*** MATERIAL PROVIDED

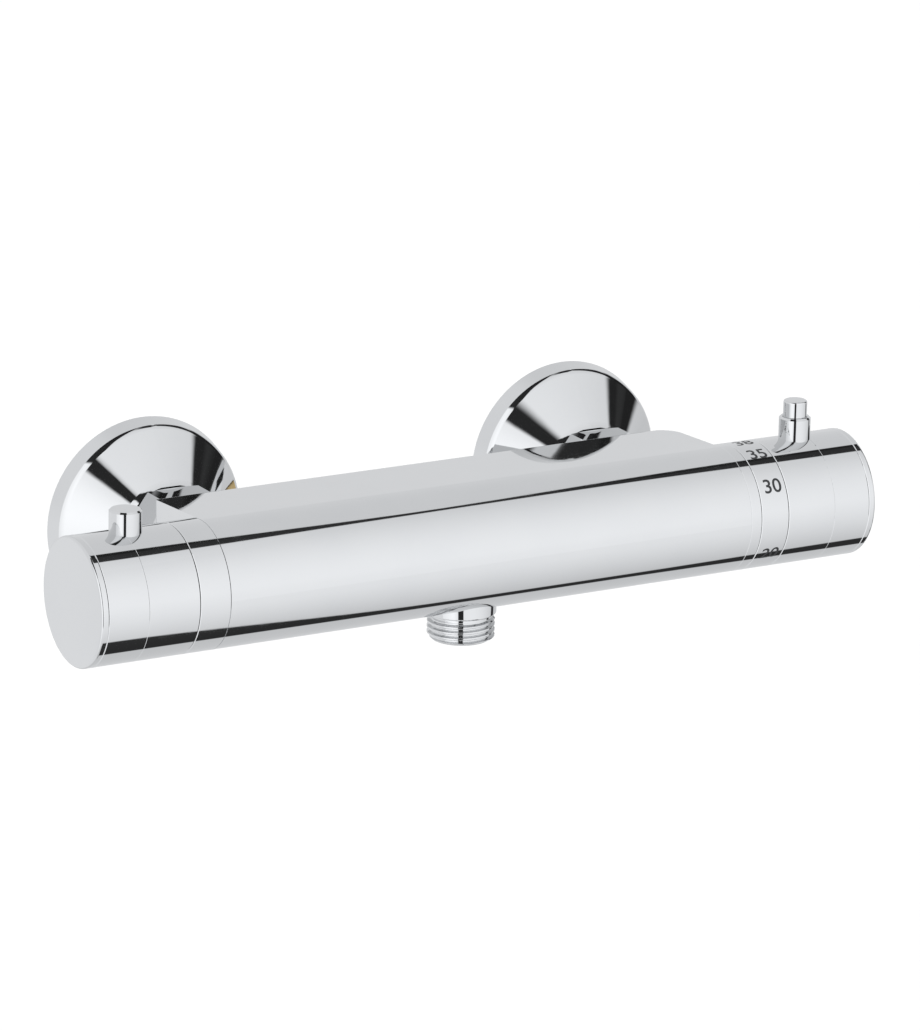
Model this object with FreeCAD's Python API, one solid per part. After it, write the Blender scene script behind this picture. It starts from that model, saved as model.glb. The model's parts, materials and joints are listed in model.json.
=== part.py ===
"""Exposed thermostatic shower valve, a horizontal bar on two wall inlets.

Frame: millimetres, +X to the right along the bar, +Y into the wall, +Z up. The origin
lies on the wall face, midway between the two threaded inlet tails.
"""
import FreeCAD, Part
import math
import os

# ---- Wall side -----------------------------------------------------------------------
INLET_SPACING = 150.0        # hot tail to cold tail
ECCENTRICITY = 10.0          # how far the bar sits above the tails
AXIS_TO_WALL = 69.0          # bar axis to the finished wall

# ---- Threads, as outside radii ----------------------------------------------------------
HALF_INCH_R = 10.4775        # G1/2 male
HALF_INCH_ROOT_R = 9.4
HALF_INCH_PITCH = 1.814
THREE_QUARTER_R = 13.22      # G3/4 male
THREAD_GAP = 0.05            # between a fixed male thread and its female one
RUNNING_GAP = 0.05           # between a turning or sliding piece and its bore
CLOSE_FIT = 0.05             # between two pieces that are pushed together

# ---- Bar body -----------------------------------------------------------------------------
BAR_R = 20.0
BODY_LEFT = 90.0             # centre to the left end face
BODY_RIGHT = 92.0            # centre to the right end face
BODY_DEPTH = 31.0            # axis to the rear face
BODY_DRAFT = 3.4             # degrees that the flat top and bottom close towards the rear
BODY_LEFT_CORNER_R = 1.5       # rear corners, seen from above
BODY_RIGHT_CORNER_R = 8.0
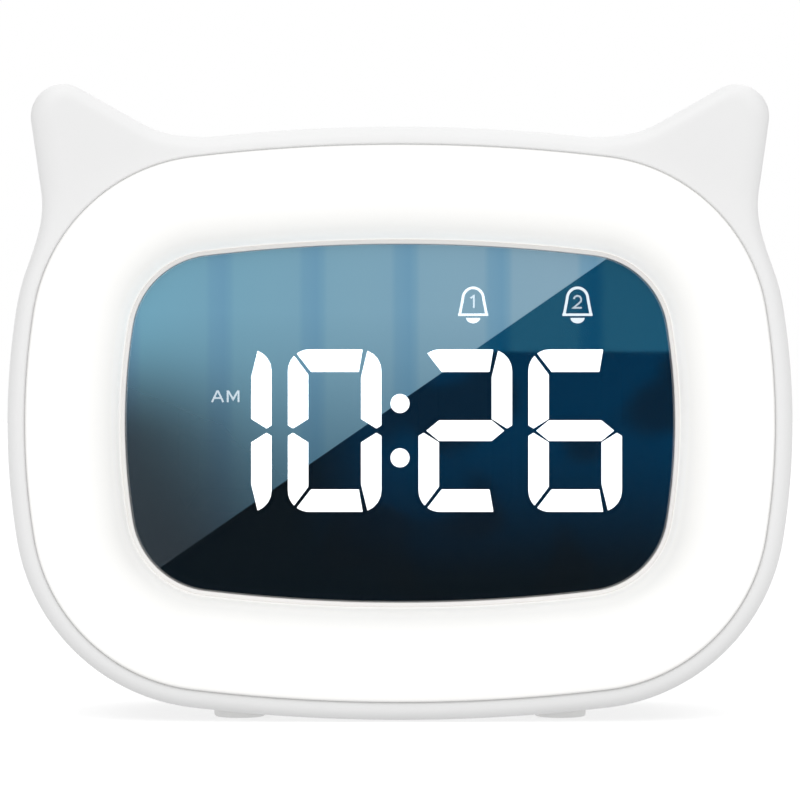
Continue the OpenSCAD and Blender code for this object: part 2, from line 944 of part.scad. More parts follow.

******

• [REQUEST]: Output the records verbatim, from the first line to the last.

• [RESULT BELOW]:
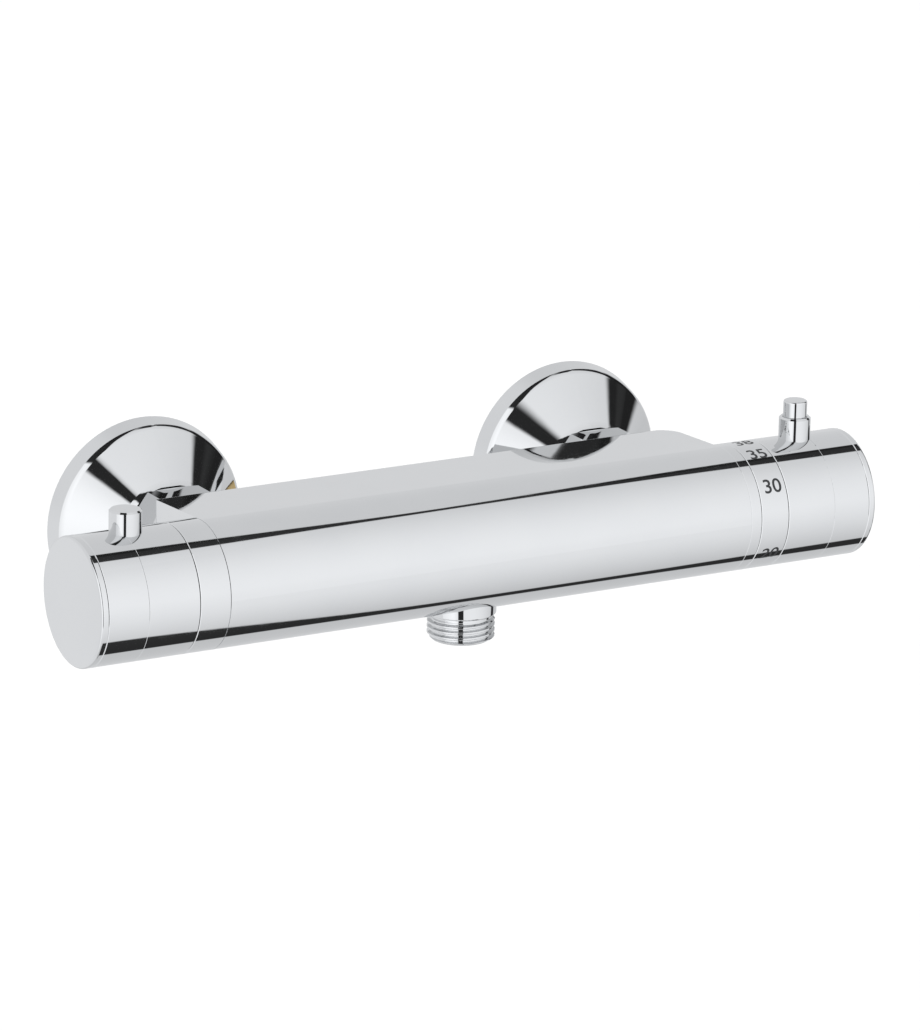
Model this object with FreeCAD's Python API, one solid per part. After it, write the Blender scene script behind this picture. It starts from that model, saved as model.glb. The model's parts, materials and joints are listed in model.json.
=== part.py ===
"""Exposed thermostatic shower valve, a horizontal bar on two wall inlets.

Frame: millimetres, +X to the right along the bar, +Y into the wall, +Z up. The origin
lies on the wall face, midway between the two threaded inlet tails.
"""
import FreeCAD, Part
import math
import os

# ---- Wall side -----------------------------------------------------------------------
INLET_SPACING = 150.0        # hot tail to cold tail
ECCENTRICITY = 10.0          # how far the bar sits above the tails
AXIS_TO_WALL = 69.0          # bar axis to the finished wall

# ---- Threads, as outside radii ----------------------------------------------------------
HALF_INCH_R = 10.4775        # G1/2 male
HALF_INCH_ROOT_R = 9.4
HALF_INCH_PITCH = 1.814
THREE_QUARTER_R = 13.22      # G3/4 male
THREAD_GAP = 0.05            # between a fixed male thread and its female one
RUNNING_GAP = 0.05           # between a turning or sliding piece and its bore
CLOSE_FIT = 0.05             # between two pieces that are pushed together

# ---- Bar body -----------------------------------------------------------------------------
BAR_R = 20.0
BODY_LEFT = 90.0             # centre to the left end face
BODY_RIGHT = 92.0            # centre to the right end face
BODY_DEPTH = 31.0            # axis to the rear face
BODY_DRAFT = 3.4             # degrees that the flat top and bottom close towards the rear
BODY_LEFT_CORNER_R = 1.5       # rear corners, seen from above
BODY_RIGHT_CORNER_R = 8.0
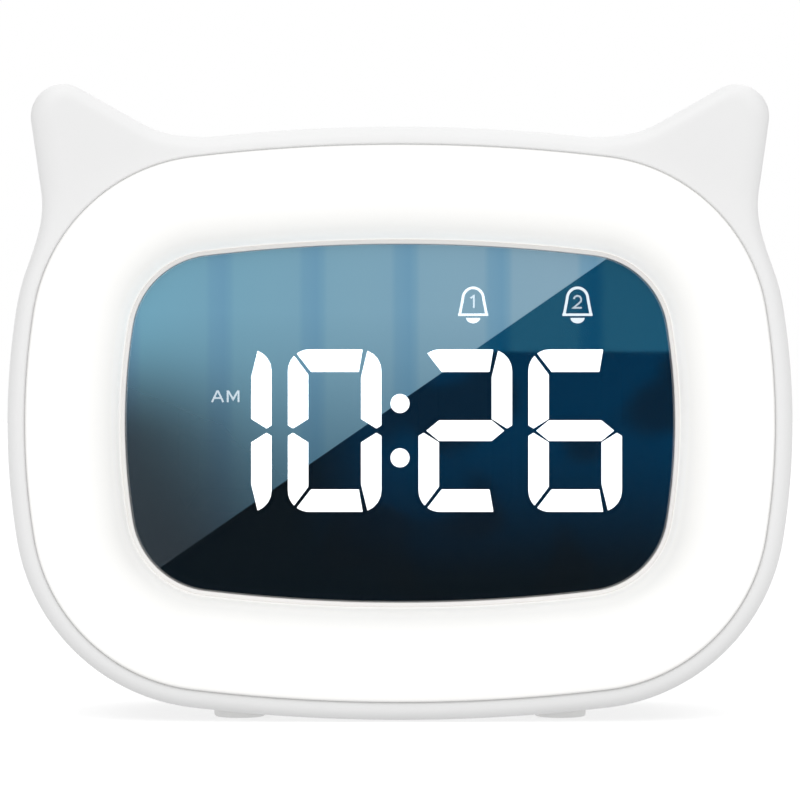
Continue the OpenSCAD and Blender code for this object: part 2, from line 944 of part.scad. More parts follow.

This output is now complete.